__Task__: Comb through the entries for "piece" and pull out each line that holds it.

__Task input__:
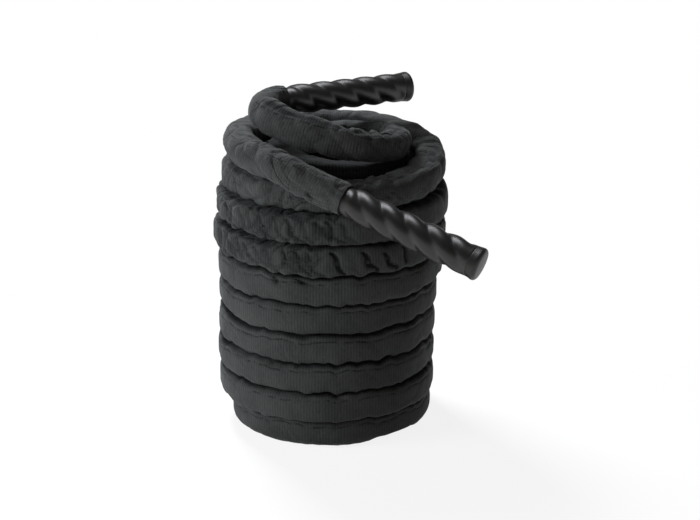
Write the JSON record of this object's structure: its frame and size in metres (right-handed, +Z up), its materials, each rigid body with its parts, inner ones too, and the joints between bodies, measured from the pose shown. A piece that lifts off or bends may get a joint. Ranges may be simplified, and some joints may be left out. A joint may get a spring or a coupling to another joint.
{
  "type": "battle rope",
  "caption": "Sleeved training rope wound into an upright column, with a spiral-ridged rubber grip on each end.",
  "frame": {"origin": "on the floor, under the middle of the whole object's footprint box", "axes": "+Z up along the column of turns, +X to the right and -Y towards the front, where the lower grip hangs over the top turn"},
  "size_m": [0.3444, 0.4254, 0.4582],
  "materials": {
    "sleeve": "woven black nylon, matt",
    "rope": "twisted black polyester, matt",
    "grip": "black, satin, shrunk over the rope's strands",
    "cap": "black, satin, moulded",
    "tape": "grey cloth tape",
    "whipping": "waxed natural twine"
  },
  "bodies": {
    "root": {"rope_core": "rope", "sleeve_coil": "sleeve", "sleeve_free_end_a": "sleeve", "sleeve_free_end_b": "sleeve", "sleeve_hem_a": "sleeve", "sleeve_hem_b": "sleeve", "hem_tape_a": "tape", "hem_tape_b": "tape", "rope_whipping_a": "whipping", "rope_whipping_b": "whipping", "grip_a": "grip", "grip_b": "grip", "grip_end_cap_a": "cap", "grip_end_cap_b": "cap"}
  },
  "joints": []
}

...

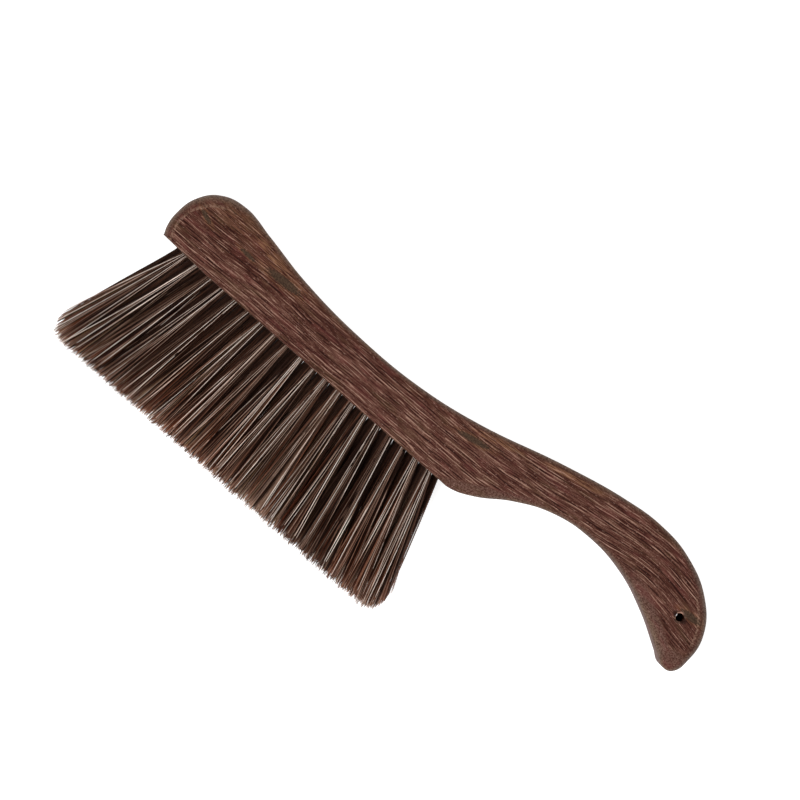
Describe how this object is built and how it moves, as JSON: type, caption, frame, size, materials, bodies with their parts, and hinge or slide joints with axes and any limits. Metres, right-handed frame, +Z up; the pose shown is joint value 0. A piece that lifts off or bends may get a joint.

__Final result__:
Write the JSON record of this object's structure: its frame and size in metres (right-handed, +Z up), its materials, each rigid body with its parts, inner ones too, and the joints between bodies, measured from the pose shown. A piece that lifts off or bends may get a joint. Ranges may be simplified, and some joints may be left out. A joint may get a spring or a coupling to another joint.
Describe how this object is built and how it moves, as JSON: type, caption, frame, size, materials, bodies with their parts, and hinge or slide joints with axes and any limits. Metres, right-handed frame, +Z up; the pose shown is joint value 0. A piece that lifts off or bends may get a joint.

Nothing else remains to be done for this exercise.